Similarly, a dataset used by Meta, and analyzed by the Atlantic, was found to hold more than 170,000 books, most of them published in the last two decades. These books, part of a corpus called Books3, were also used to train other language models. “Pirated books are being used as inputs for computer programs that are changing how we read, learn, and communicate,” Alex Reisner, the Atlantic writer, noted. “The future promised by AI is written with stolen words.”
A series of copyright lawsuits has already been mounted against OpenAI, the creators of ChatGPT , for its use of authors’ content without consent and compensation.
The piracy habit illustrates Big Tech’s tendency to pinch pennies wherever people can be exploited. A software engineer at OpenAI, who works on content from these books, makes an annual salary of up to $370,000. Many book authors, though, never see that kind of income from their writing in their lifetimes, and yet their work is being used to refine and commercialize AI engines.
Although OpenAI’s valuation rose to $29 billion in June, it has previously also been accused of hiring a California-based agency, Sama, that allegedly underpaid Kenyan workers to perfect ChatGPT. Kenyan workers made between $1.32 and $2 per hour, a small fraction of California’s minimum wage of $16.99 per hour.
Meta, too, has found itself under fire for similar reasons. This past March, Meta indicated that its largest investments henceforth will be in AI, and a month later, it announced that it would spend $33 billion to “introduce AI agents to billions of people in ways that will be useful and meaningful.” In June, it launched Llama 2, its latest large language model for commercial use.

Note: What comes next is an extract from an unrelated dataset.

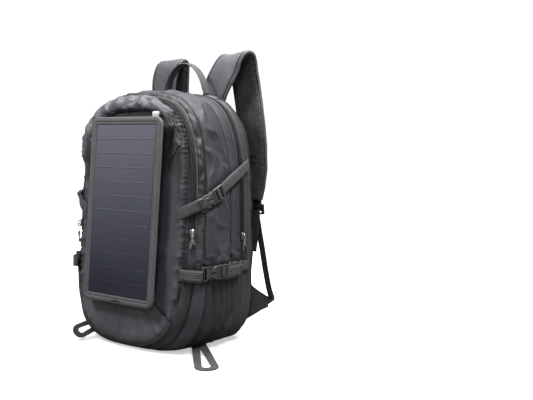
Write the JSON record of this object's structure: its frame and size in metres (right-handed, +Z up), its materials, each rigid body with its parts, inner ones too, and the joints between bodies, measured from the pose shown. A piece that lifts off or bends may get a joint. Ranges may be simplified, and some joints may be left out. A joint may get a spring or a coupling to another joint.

But despite these grand announcements of expenditure, Meta has been hit with accusations that its subcontracted employees, recruited through Sama, work in poor conditions. Last year, one such former employee sued Meta and Sama in Nairobi, alleging labor exploitation and the suppression of union organizing efforts.
Google has invested $300 million in Anthropic, a company founded by ex-OpenAI employees and progenitor of Claude, an AI chatbot that rivals ChatGPT. It is unclear clear how much Google has invested in its own Bard chatbot, which has been released to a wide audience in more than 40 languages.
Yet many of the people hired to train Bard are reportedly overworked, undertrained, and underpaid. Some contractors, pressured to deliver complex text audits within short durations, make as little as $14 per hour. In contrast, the median salary for an AI engineer at Google is $230,745.